European Parliament’s Resolution recommends the European Commission to elaborate some programs and develop processes for creating a pro-European climate in Russia, one to reject corruption, totalitarianism and the autocratic tendencies of the leading political class. To that end, it is asking the European Commission to ensure the political and financial support of the Russian civil society, human right defenders, bloggers, independent media, investigation journalism, independent university environments studying the current world and ONGs.

Also, it recommends to make pressures through public diplomacy methods to correct the implementation of anti-corruption standards made at the UN Convention against Corruption and the OECD anti-corruption Convention.

Russia’s actions to interfere over the internet systems through controlling or blocking them are a serious concerns for the European Parliament.

In order to ensure a permanent dialogue framework, the European Council, that Russia is part of, is the best platform to present and explain the various issues that many times are differently interpreted.

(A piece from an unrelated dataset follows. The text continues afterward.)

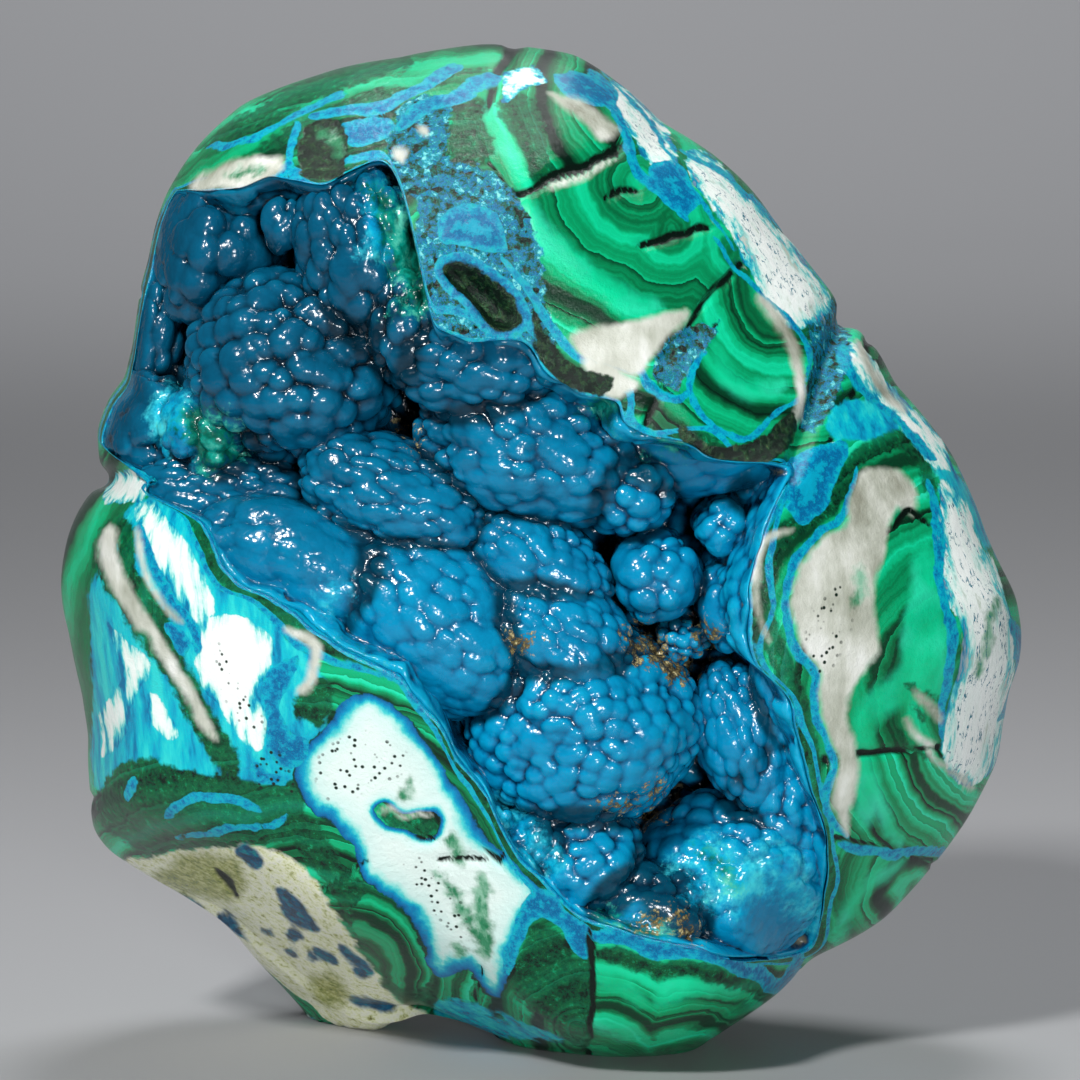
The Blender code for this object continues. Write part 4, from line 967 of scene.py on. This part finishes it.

In these situations, the lack of communication is the most dangerous thing.

European Parliament’s Resolution about Russia is, probably, the toughest European document which accuses this country’s diversions from the democratic principles and the international relations based on following the territorial integrality and state’s sovereignty. This document made publicly can be the foundation of any European diplomatic action against Russia. If the conclusions of this documents will be applied by European Union’s states will be almost impossible to raise the economic and circulation sanctions made against Russia as a continuation of the Nord Stream 2 process. Unfortunately, the document is not but an analysis of the current EU-Russia relation, hence it will be, or not, considered by the West European states, accordingly with the national grounds. This is the reason why it does not include sanctions against the states that will develop relations with Russia, without considering the ones mentioned by the above presented Resolution.